'Tracing your family history relies on pinpointing an ancestor at a certain place and time. Maps are essential to achieving that objective.'
– Sarah Ryan
About this video
In this video from our series of presentations from Family History Feast 2017, Sarah Ryan provides insights into the Library's Maps Collection and highlights resources of particular interest to family history researchers.
Sarah takes us through the different types of maps, charts and publications in the Library's vast collection, beginning with Charles Grimes' 1803 maps of the Port Phillip district and the first official survey of Melbourne made by Robert Russell in 1837.

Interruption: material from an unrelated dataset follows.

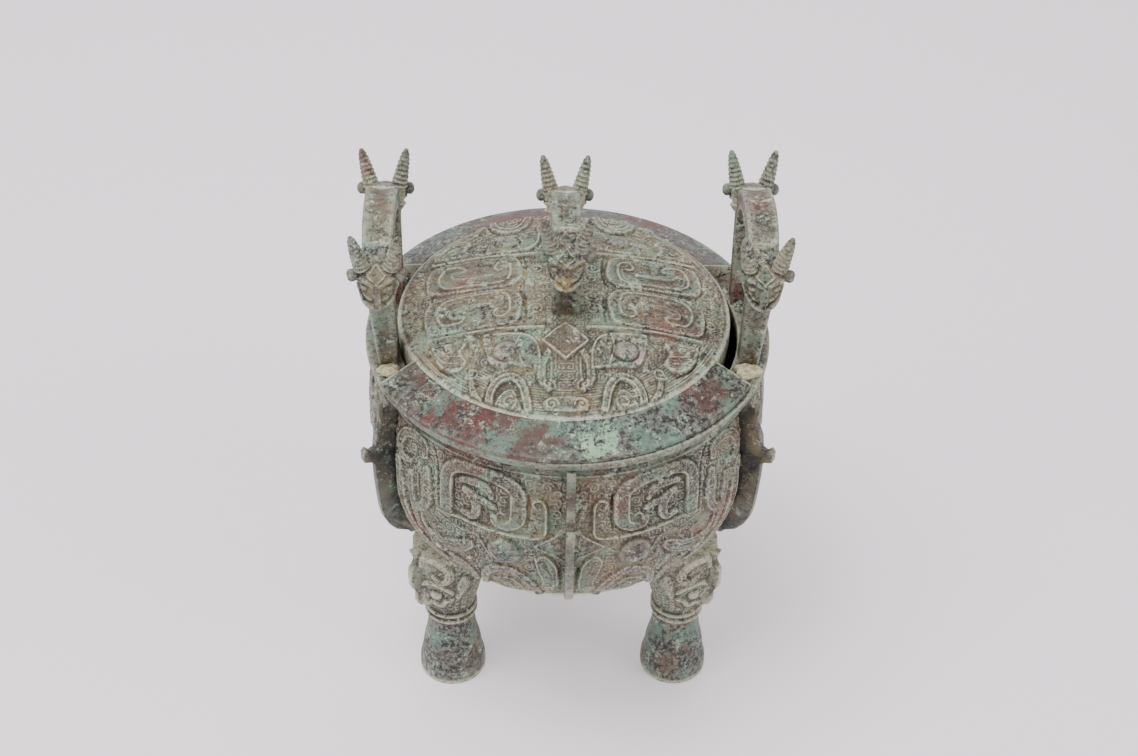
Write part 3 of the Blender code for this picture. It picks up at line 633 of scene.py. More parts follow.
def plate(name, points, thickness, edge_width):
    """A flat plate in the XZ plane with softened edges."""
    shape = bmesh.new()
    front = [shape.verts.new((x, -0.5 * thickness, z)) for x, z in points]
    face = shape.faces.new(front)
    pushed = bmesh.ops.extrude_face_region(shape, geom=[face])
    moved = [v for v in pushed["geom"] if isinstance(v, bmesh.types.BMVert)]
    bmesh.ops.translate(shape, verts=moved, vec=(0.0, thickness, 0.0))
    bmesh.ops.recalc_face_normals(shape, faces=shape.faces)
    mesh = bpy.data.meshes.new(name)
    shape.to_mesh(mesh)
    shape.free()
    piece = bpy.data.objects.new(name, mesh)
    bpy.context.scene.collection.objects.link(piece)
    soft = piece.modifiers.new("edges", "BEVEL")
    soft.width = edge_width
    soft.segments = 2
    soft.limit_method = "ANGLE"
    soft.angle_limit = math.radians(50.0)
    graph = bpy.context.evaluated_depsgraph_get()
    piece.data = bpy.data.meshes.new_from_object(piece.evaluated_get(graph))
    piece.modifiers.clear()
    return piece


def new_tree(name, inputs):
    """An empty geometry tree that takes and gives a shape, with inputs of its own."""
    tree = bpy.data.node_groups.new(name, "GeometryNodeTree")
    tree.interface.new_socket("Geometry", in_out="INPUT", socket_type="NodeSocketGeometry")
    for label, kind in inputs:
        tree.interface.new_socket(label, in_out="INPUT", socket_type=kind)
    tree.interface.new_socket("Geometry", in_out="OUTPUT", socket_type="NodeSocketGeometry")
    return tree


def run_tree(piece, tree, values):
    """Runs a node tree on a piece, keeps the result as a plain mesh and takes the modifier off again."""
    modifier = piece.modifiers.new("nodes", "NODES")
    modifier.node_group = tree
    sockets = {item.name: item.identifier for item in tree.interface.items_tree if item.in_out == "INPUT"}
    for label, value in values.items():
        modifier[sockets[label]] = value
    graph = bpy.context.evaluated_depsgraph_get()
    made = bpy.data.meshes.new_from_object(piece.evaluated_get(graph))
    piece.modifiers.remove(modifier)
    piece.data = made
    return piece


around = new_tree("round_the_vessel", (("Count", "NodeSocketInt"), ("Finish", "NodeSocketMaterial")))
nodes, links = around.nodes, around.links
came_in, goes_out = nodes.new("NodeGroupInput"), nodes.new("NodeGroupOutput")
points = nodes.new("GeometryNodePoints")
number = nodes.new("GeometryNodeInputIndex")
slice_angle = nodes.new("ShaderNodeMath")
slice_angle.operation = "DIVIDE"
slice_angle.inputs[0].default_value = 2.0 * math.pi
spin = nodes.new("ShaderNodeMath")
spin.operation = "MULTIPLY"
turn_vector = nodes.new("ShaderNodeCombineXYZ")
copies = nodes.new("GeometryNodeInstanceOnPoints")
realised = nodes.new("GeometryNodeRealizeInstances")
coat = nodes.new("GeometryNodeSetMaterial")
links.new(came_in.outputs["Count"], points.inputs["Count"])
links.new(came_in.outputs["Count"], slice_angle.inputs[1])
links.new(number.outputs["Index"], spin.inputs[0])
links.new(slice_angle.outputs[0], spin.inputs[1])
links.new(spin.outputs[0], turn_vector.inputs["Z"])
links.new(points.outputs[0], copies.inputs["Points"])
links.new(came_in.outputs["Geometry"], copies.inputs["Instance"])
links.new(turn_vector.outputs[0], copies.inputs["Rotation"])
links.new(copies.outputs[0], realised.inputs[0])
links.new(realised.outputs[0], coat.inputs["Geometry"])
links.new(came_in.outputs["Finish"], coat.inputs["Material"])
links.new(coat.outputs[0], goes_out.inputs[0])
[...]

She demonstrates how maps can help locate places whose name or borders may have changed, and reveal details about the kinds of lives our ancestors might have lived. For example, town plans showing houses, businesses, churches and schools can reveal the types of education and jobs that were available. Maps can also identify administrative districts to enable researchers to check records, and make it easier to follow the narratives provided by other sources.
Her talk provides a useful snapshot of the Maps Collection and the diverse groups of people, from family historians to botanists, bushwalkers to gold prospectors, who use the Library's valuable resources. Items in the collection include county, parish and township plans produced by the Department of Crown Lands and Survey, MMBW drainage plans, auction plans, fire insurance plans, street and business directories, antique maps, navigational charts, topographic and geological maps, nautical charts, British ordinance surveys, aerial photography, atlases and much more.
Many of these resources have been digitised and can be downloaded for free from our website. For information on viewing maps in our collection, take a look at our research guides.
Sarah Ryan is the coordinator of State Library Victoria's Map Collection.